Here we report a new class of nanostructured organic electrodes for rechargeable EES systems, which are assembled by oxygen-functionalized FWNTs (few-walled carbon nanotubes) matrices and electropolymerized pyrene derivatives. These electrodes are pseudocapacitive in nature as the charge storage mechanism is based on redox reactions confined near the surface of the FWNTs and polymer materials. The electropolymerization of PAHs (polycyclic aromatic hydrocarbons) has previously been studied as potential conductive polymer films24,25,26,27. In addition, computational results have shown PAHs have the potential to protect graphite anodes in Li-ion batteries28. In this study, we investigate electrochemical reactions of various sized PAHs and identify pyrene, and its derivatives, as ideal candidates for use in organic EES systems, as they can be electropolymerized on various substrates, generating stable redox couples at high potentials over 3.5 V versus Li/Li+. Electropolymerized pyrene derivatives on an oxidized FWNT matrix have stable surface interactions with lithium ions and anions (PF6−), giving rise to a high specific capacity of ∼175 mAh g−1electrode. This results in an average capacitance value of 210 F g−1electrode. These organic free-standing electrodes exhibit a high energy density of ∼350 Wh kg−1electrode and a high power density of ∼10 kW kg−1electrode with little capacity degradation over 10,000 cycles (85% capacity retention). As a considerable amount of pyrene is available during the fractional distillation process of crude oil and coal tar29,30, nanostructured electrodes based on pyrene derivatives can be a promising strategy for the design of low-cost, efficient and reliable EES devices for large-scale applications.
Screening of PAHs
The electrochemical properties of aromatic molecules of various sizes were studied in search of a material suitable for use as a positive electrode. Cyclic voltammetry (CV) scans of 1 mM solutions of naphthalene (two rings), phenanthrene (three rings), pyrene (four rings) and perylene (five rings) in a mixture of ethylene carbonate (EC) and dimethyl carbonate (DMC; 3:7 volume ratio) with 1 M LiPF6 within a three-electrode cell, employing a glassy carbon electrode (GCE) as the working electrode and lithium foil used as the counter and reference electrode, are shown in Fig. 1a. During the first forward scan, each molecule exhibited a distinct oxidation feature with different onset potentials. Naphthalene and phenanthrene showed relatively small oxidation currents on the forward scan at potentials over ∼4.3 V versus Li/Li+, while pyrene showed a large oxidation feature with an onset potential of ∼4.0 V versus Li/Li+, and perylene exhibited a reversible redox wave with E1/2 ∼3.8 V versus Li/Li+ and a large second oxidation feature with an onset potential of ∼4.2 V versus Li/Li+. The difference in the potentials of the CV profiles can be attributed to the different electronic structures of the molecules. The trend in the onset potential of oxidation was found to have a strong correlation with the highest occupied molecular orbital (HOMO) of each molecule, as well as the ionization energies as furnished from photoelectron spectroscopy31, as shown in Fig. 1b. As the polycyclic molecules increase in size, the HOMO energies increase, which is due to greater delocalization afforded by the π-system.

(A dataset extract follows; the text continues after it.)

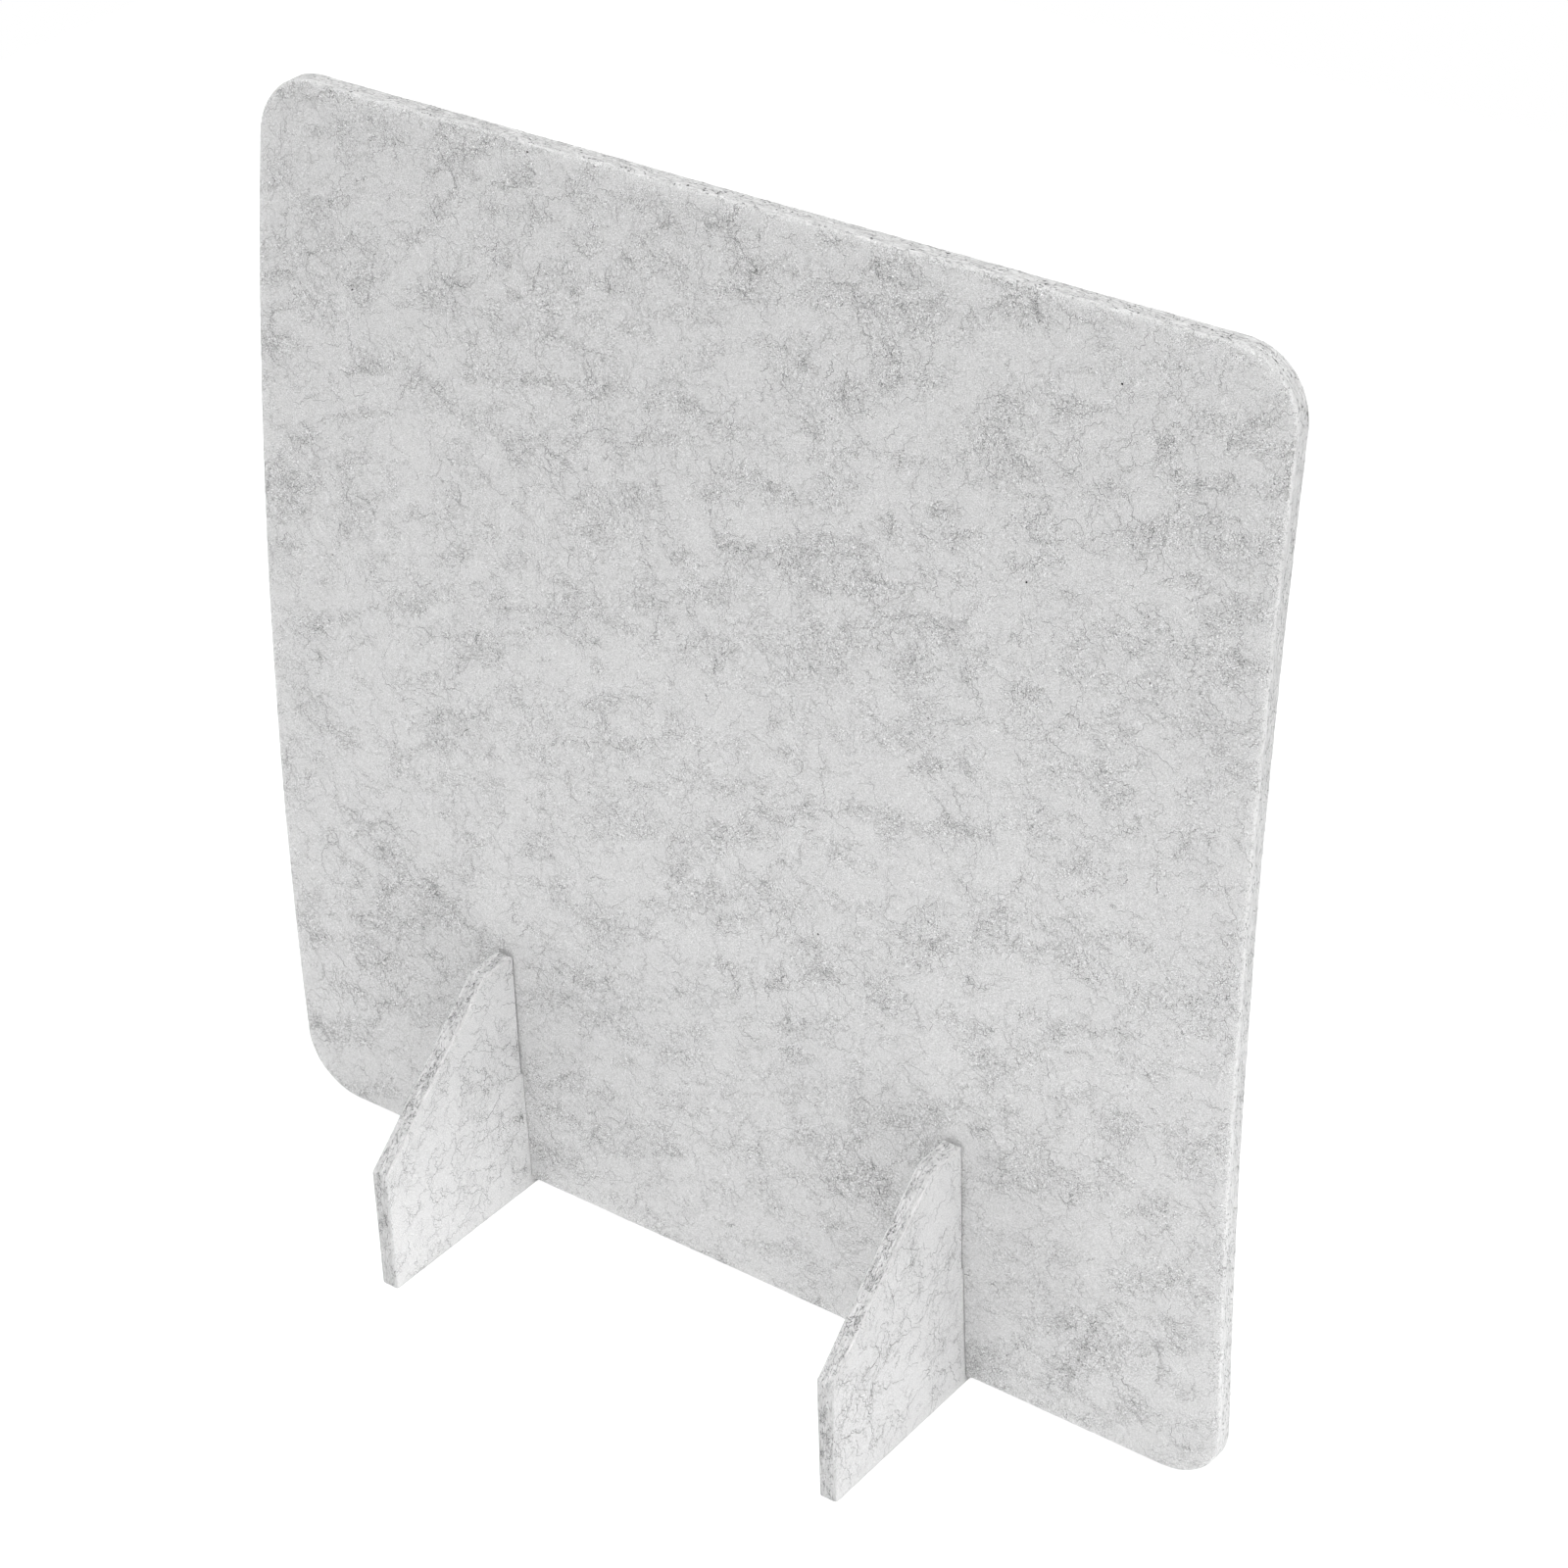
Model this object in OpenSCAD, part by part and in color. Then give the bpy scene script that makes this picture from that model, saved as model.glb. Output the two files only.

No reduction peaks were observed on the reverse scan in solutions of naphthalene and phenanthrene, suggesting a chemically irreversible event of the radical-cation intermediate, most likely arising from CC bonding24,25,26,27, with the ensuing product no longer being electrochemically active within the potential window of the CV scans. In contrast, a reduction peak centered around ∼4.0 V versus Li/Li+ was found for pyrene, while a reduction peak around ∼3.8 V versus Li/Li+ was observed for perylene in the reverse scan following the first oxidation event. On the other hand, the reduction currents of pyrene centered at ∼4 V versus Li/Li+ were much smaller than those on oxidation in the first cycle, indicative of a subsequent chemical reaction after oxidation. The formation of films on the GCE during CV cycling was found with pyrene in solution, but not for the other three molecules examined. There was little change in the CV profile on subsequent cycling for naphthalene, phenanthrene and perylene, as there was no change in the surface of the working electrode (Supplementary Fig. 1). Therefore, we hypothesize that pyrene has an optimum radical-cation stability for the polymerization reaction compared to those of other molecules. The film formation was confirmed by digital and helium ion microscope images (Supplementary Fig. 2 centre) and Raman and Fourier transform infrared spectra (Supplementary Fig. 3). To tune the redox potentials and morphologies of the polymerized films, we further investigated the effect of substituent groups on the redox process and polymerization of pyrene.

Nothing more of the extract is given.